Stated exercise
From the listing below, copy only the lines from the line that contains "Continue the build123d" to the line that contains "FLOOR_RADIUS = 1500", counting those two lines as part of the copy.

Source data
━━━━━━

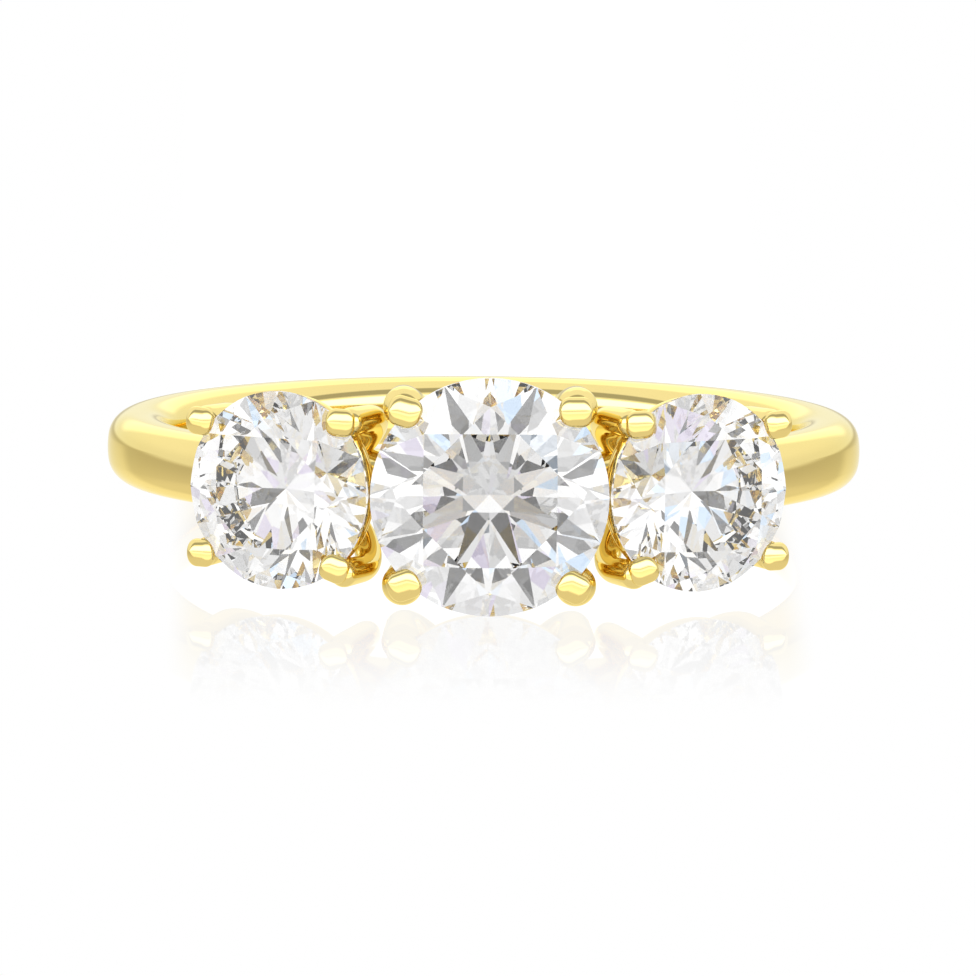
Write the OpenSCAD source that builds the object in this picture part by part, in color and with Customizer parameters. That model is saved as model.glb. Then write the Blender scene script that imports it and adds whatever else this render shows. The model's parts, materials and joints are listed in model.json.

━━━━━━

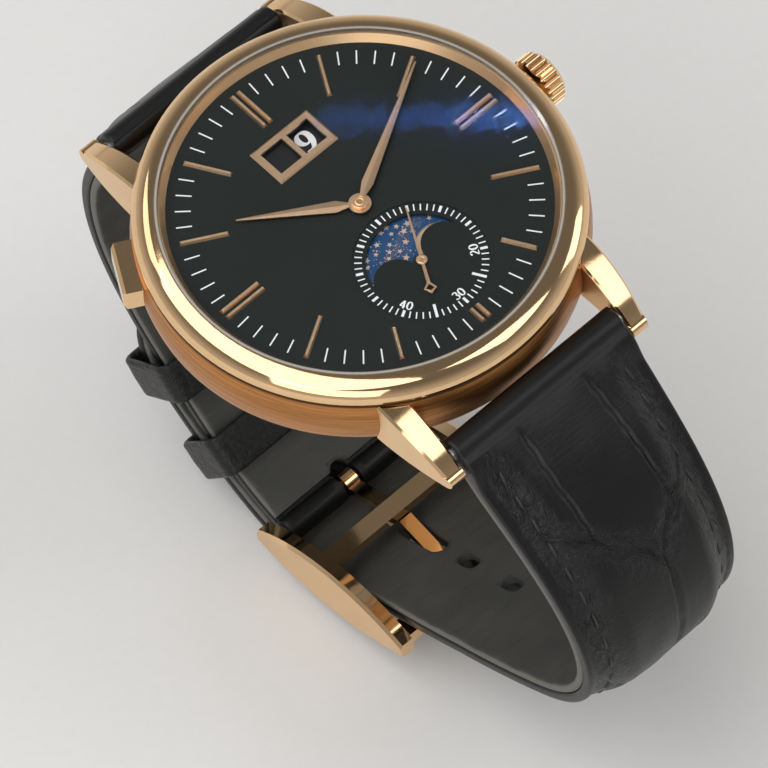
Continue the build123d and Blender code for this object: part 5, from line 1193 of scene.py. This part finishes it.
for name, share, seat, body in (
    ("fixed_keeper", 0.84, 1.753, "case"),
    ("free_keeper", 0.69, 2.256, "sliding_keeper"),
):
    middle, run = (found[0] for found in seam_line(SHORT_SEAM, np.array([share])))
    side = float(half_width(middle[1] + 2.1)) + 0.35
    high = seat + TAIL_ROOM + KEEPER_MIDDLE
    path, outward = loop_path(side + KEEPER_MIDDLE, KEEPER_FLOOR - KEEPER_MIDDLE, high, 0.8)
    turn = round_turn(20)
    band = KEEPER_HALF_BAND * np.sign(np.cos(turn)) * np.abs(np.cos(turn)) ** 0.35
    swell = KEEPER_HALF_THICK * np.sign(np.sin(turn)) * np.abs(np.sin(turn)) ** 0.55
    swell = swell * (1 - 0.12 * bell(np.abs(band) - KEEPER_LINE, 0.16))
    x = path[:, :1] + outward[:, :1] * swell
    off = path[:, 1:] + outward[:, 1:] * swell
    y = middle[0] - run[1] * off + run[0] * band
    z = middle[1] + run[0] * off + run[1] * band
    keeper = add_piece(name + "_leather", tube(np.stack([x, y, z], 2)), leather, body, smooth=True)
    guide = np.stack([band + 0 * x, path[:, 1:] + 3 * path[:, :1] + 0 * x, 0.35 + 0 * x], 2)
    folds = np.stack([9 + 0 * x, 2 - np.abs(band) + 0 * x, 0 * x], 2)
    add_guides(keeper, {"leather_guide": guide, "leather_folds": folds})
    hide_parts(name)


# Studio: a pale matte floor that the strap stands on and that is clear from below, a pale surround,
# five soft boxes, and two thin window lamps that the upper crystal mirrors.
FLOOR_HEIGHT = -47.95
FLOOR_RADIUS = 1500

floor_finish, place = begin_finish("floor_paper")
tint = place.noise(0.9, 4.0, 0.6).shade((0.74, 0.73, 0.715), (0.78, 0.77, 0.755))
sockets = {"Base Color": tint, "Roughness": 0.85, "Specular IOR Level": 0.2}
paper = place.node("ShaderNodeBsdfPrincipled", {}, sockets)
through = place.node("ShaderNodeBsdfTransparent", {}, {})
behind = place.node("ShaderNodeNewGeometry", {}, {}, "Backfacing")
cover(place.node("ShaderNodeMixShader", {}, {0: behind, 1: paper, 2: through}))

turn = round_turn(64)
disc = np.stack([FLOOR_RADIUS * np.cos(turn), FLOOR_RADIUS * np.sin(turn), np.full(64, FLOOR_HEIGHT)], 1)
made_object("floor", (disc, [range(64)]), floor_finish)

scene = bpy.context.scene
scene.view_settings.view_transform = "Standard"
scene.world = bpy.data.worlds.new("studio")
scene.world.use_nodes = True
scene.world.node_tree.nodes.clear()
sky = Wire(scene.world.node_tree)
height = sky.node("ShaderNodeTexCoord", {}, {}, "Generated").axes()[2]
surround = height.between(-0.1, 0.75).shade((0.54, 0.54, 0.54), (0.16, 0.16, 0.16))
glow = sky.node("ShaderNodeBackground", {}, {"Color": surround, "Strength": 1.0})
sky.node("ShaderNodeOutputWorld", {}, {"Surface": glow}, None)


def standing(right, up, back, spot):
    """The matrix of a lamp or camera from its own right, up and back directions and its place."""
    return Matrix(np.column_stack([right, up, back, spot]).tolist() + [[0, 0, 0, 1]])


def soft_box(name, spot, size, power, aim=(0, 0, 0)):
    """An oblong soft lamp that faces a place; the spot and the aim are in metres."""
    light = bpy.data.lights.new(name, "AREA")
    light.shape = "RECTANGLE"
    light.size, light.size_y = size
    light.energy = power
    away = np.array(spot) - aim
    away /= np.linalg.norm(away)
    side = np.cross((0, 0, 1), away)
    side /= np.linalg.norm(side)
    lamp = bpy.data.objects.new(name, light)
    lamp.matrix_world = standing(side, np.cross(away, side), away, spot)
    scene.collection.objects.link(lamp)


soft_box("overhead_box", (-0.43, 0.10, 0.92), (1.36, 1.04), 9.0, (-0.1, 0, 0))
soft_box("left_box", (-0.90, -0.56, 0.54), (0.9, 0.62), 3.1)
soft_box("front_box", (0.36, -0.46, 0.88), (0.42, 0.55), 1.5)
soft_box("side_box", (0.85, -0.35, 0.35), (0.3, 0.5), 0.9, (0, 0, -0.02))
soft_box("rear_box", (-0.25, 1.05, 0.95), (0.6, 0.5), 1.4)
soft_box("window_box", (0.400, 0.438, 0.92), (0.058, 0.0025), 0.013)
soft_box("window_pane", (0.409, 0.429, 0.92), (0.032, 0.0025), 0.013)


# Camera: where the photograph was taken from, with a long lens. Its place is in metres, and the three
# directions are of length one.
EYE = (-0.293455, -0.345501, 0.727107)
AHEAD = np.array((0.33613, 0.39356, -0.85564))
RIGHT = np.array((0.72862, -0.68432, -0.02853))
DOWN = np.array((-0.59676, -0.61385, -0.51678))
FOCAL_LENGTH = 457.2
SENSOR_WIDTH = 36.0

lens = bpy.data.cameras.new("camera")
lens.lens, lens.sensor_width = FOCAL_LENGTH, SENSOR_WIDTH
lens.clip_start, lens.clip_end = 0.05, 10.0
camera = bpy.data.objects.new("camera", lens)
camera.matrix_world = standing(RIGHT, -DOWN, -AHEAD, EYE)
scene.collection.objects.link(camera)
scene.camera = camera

━━━━━━

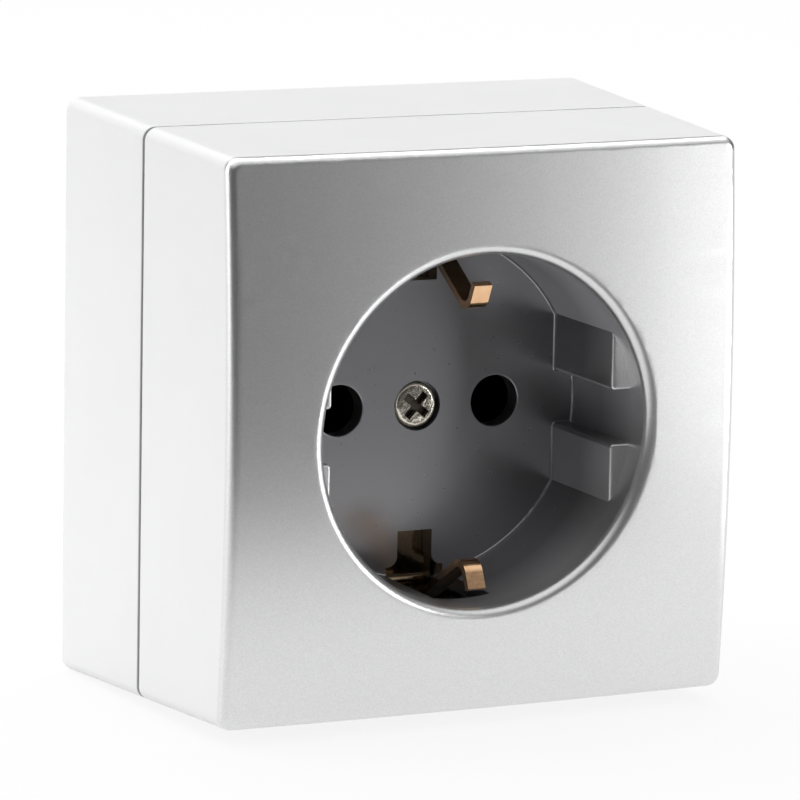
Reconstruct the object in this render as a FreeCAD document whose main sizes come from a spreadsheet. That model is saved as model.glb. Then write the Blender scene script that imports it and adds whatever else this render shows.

━━━━━━

The answer
Continue the build123d and Blender code for this object: part 5, from line 1193 of scene.py. This part finishes it.
for name, share, seat, body in (
    ("fixed_keeper", 0.84, 1.753, "case"),
    ("free_keeper", 0.69, 2.256, "sliding_keeper"),
):
    middle, run = (found[0] for found in seam_line(SHORT_SEAM, np.array([share])))
    side = float(half_width(middle[1] + 2.1)) + 0.35
    high = seat + TAIL_ROOM + KEEPER_MIDDLE
    path, outward = loop_path(side + KEEPER_MIDDLE, KEEPER_FLOOR - KEEPER_MIDDLE, high, 0.8)
    turn = round_turn(20)
    band = KEEPER_HALF_BAND * np.sign(np.cos(turn)) * np.abs(np.cos(turn)) ** 0.35
    swell = KEEPER_HALF_THICK * np.sign(np.sin(turn)) * np.abs(np.sin(turn)) ** 0.55
    swell = swell * (1 - 0.12 * bell(np.abs(band) - KEEPER_LINE, 0.16))
    x = path[:, :1] + outward[:, :1] * swell
    off = path[:, 1:] + outward[:, 1:] * swell
    y = middle[0] - run[1] * off + run[0] * band
    z = middle[1] + run[0] * off + run[1] * band
    keeper = add_piece(name + "_leather", tube(np.stack([x, y, z], 2)), leather, body, smooth=True)
    guide = np.stack([band + 0 * x, path[:, 1:] + 3 * path[:, :1] + 0 * x, 0.35 + 0 * x], 2)
    folds = np.stack([9 + 0 * x, 2 - np.abs(band) + 0 * x, 0 * x], 2)
    add_guides(keeper, {"leather_guide": guide, "leather_folds": folds})
    hide_parts(name)


# Studio: a pale matte floor that the strap stands on and that is clear from below, a pale surround,
# five soft boxes, and two thin window lamps that the upper crystal mirrors.
FLOOR_HEIGHT = -47.95
FLOOR_RADIUS = 1500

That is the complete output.